As the Irish entered November, a veteran offensive line featured one veteran and four first-year starters. Irish fans have seen how that story goes. (Remember 2007?) Yet somehow, things stayed on track, a credit to veteran offensive line coach Harry Hiestand. 

"I think it could be an absolute disaster," Kelly said candidly. "If you think about the entire right side as well as missing Chris Watt for a game. You're talking about three and four different guys going in there on the offensive line at times, and Coach Heistand has done an incredible job of putting this together as a unit."

Harry Hiestand took over as offensive line coach before the 2012 season.
Harry Hiestand took over as offensive line coach before the 2012 season.USA TODAY Sports

Necessity is the mother of invention.

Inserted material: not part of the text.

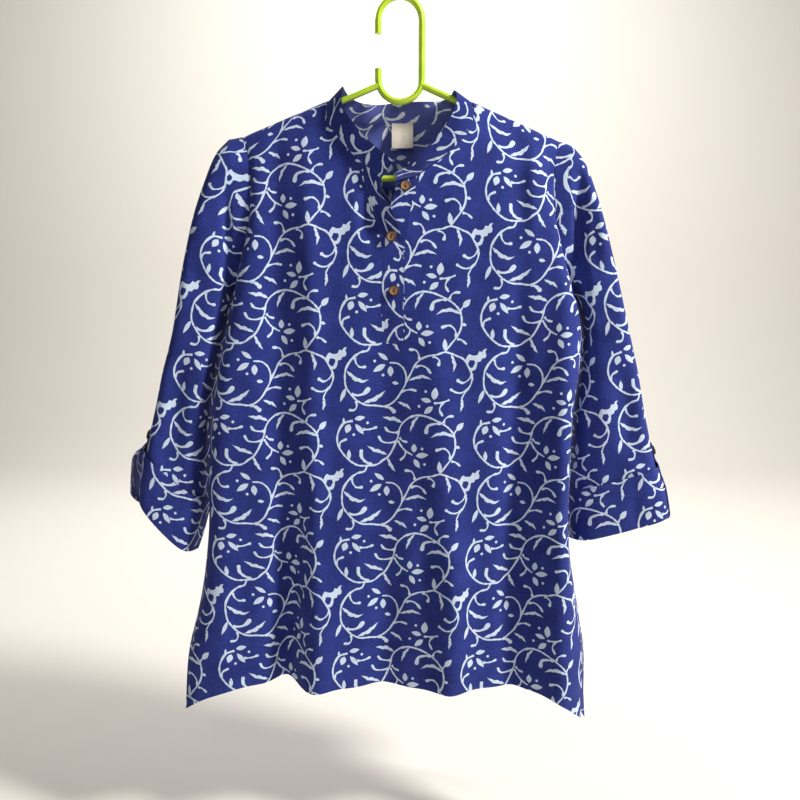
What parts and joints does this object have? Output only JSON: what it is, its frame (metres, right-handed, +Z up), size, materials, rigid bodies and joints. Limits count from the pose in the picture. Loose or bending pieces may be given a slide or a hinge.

And the rash of injuries that hit the Irish front line could turn into a saving grace as Notre Dame has gotten a jump start on what life after Zack Martin and Chris Watt will be like. A bright future could look even brighter, with Elmer, Hanratty and Hegarty all looking like guys that can and will contribute. 

If anyone's looking to validate Kelly's decision to let Ed Warinner leave Notre Dame and head to Ohio State, the offensive line's performance this year has done it. In addition to coaching up a young roster that's going to have nine first or second-year players on it next season, perhaps what Hiestand has done best is bring an attitude adjustment to a position group that looked too finesse under Warinner.  

In a revealing interview with the student-run Observer, Watt talked about the changes that Hiestand implemented

“When Coach Hiestand came in, he did a great job of turning the offensive lineman culture around, as far as how we work together, and things like that," Watt told the Observer“With Coach Hiestand it’s, ‘Alright, practice is over. Time to go get some extra work in, go eat and get some more work in with film.’”

Heistand's offensive line will face its biggest challenge of the season on Saturday, against a Stanford front seven that's one of the most physical in the country. But as the unit's season-best performance against BYU showed, they could be rounding into form just in time.